Inheritance tax and gift tax

The German Inheritance Tax Act provides for various forms of preferential tax treatment with regard to assets located in Germany, the rest of the EU or the EEA:

  • tax exemptions for corporate assets
  • tax exemption for the family home
  • tax exemption for residential properties that are let out (10% deduction)
  • tax exemption for cultural objects

Various issues related to the EU or EEA also play a role with regard to the holding period following a preferential transfer of corporate assets:

  • salaries (only salaries in the EU/EEA are taken into account)
  • tax-neutral restructuring (no longer possible in some cases following the UK’s exit from the EU/EEA).

If the UK leaves both the EU and the EEA, preferential tax treatment can no longer be granted when these assets are transferred. Early consideration should be given to structures designed to address these worst-case scenarios, e.g.:

  • transfer of the assets prior to the UK’s exit from the EU/EEA
  • structures featuring a holding company

Exit tax (income tax)

The exit of a domestic shareholder with a minimum 1% stake in a corporation results in disclosure and taxation of the hidden reserves associated with the shareholding.
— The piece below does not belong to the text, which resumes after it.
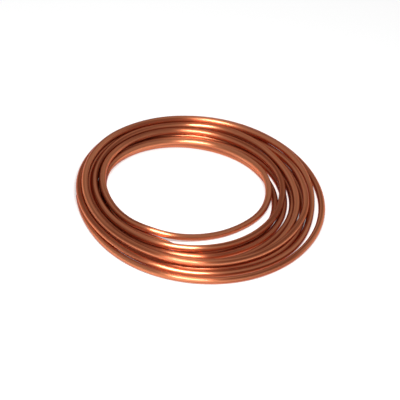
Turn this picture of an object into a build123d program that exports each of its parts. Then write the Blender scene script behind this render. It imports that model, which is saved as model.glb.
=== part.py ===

  • Exit to take up residence in an EU/EEA country: the tax can be deferred without interest and without providing collateral.
  • Exit to take up residence in a non-EU/EEA country: the tax can be deferred for a maximum of 5 years if collateral is provided.

If the UK leaves both the EU and the EEA, deferral of the exit tax without interest and with no time restriction will no longer be possible.

Any deferral granted previously must be revoked if residence in the EU/EEA country comes to an end through “abandonment of domicile”.

It is currently unclear whether a deferral already granted must be revoked as a result of the UK’s exit from the EU/EEA. 

Tax deduction for donations (income tax)

Donations to not-for-profit organisations in the EU/EEA are tax-deductible as special expenses under certain circumstances.

The German Income Tax Act does not provide for deductible donations to not-for-profit organisations in a third country. As such, donations to the UK may no longer be deductible in future.

Foreign family foundations (taxation under CFC rules)

In a given case, the tax on the income from a foreign family foundation is imputed directly to the founder. Family foundations domiciled in the rest of the EU/EEA can avoid this taxation under CFC rules by demonstrating that the founder has no access to the foundation’s assets in fact or in law.

If the UK leaves the EU and the EEA, this option would no longer be available for a family foundation domiciled in the UK.